Since the people of New York are from such a rich and varied background, there is no official national dress. Similar to the UK, people in New York typically wear suits to work, jeans and t-shirts at the weekend and evening wear for nights spent in bars or restaurants.
With such a rich mosaic of people and backgrounds, the customs and traditions of New York vary greatly from district to district. In general, the people are very patriotic and nationalistic. This pride is evident in their many rituals like the Pledge of Allegiance to the American flag and their spectacular celebration of Independence Day at the Macy’s 4th of July Parade and Fireworks. Like every city, New York has its own set of social customs and traditions. However, most of these are ruled by politeness and consideration for others.

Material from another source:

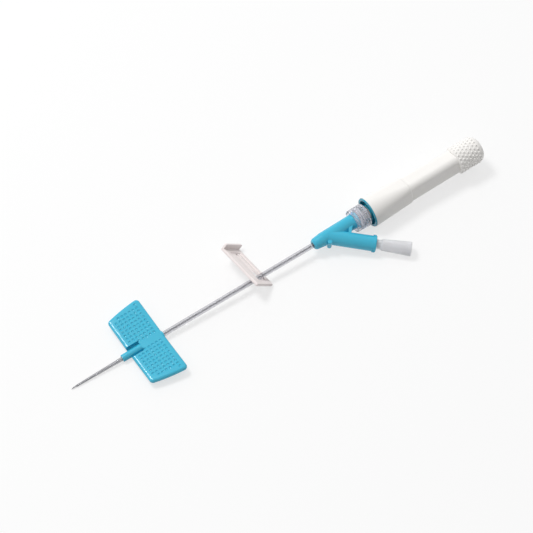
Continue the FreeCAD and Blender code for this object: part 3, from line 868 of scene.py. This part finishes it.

Customs in the USA include:
• Religion plays a very important role in the lives of many Americans and this should be respected.
• Americans drive on the right-hand side of the road.
• Tipping 15 to 20 percent is considered almost obligatory and you will seriously offend your server if you tip less.
• Americans generally dislike formality or social deference due to age or position. When being introduced to someone new, follow the cue of the person performing the introduction.
• Shaking hands and saying ‘pleased to meet you’ is customary when first meeting someone.
• If you are invited to dinner, take along a small gift, such as flowers, chocolates or a bottle of wine for your host.
• Do not be late. Americans are generally punctual and expect their guests to be also.
• You may notice that most Americans do not eat holding both their knife and fork. They usually eat everything with their fork in their right hand, only picking up the knife to cut their food into pieces before putting it down again.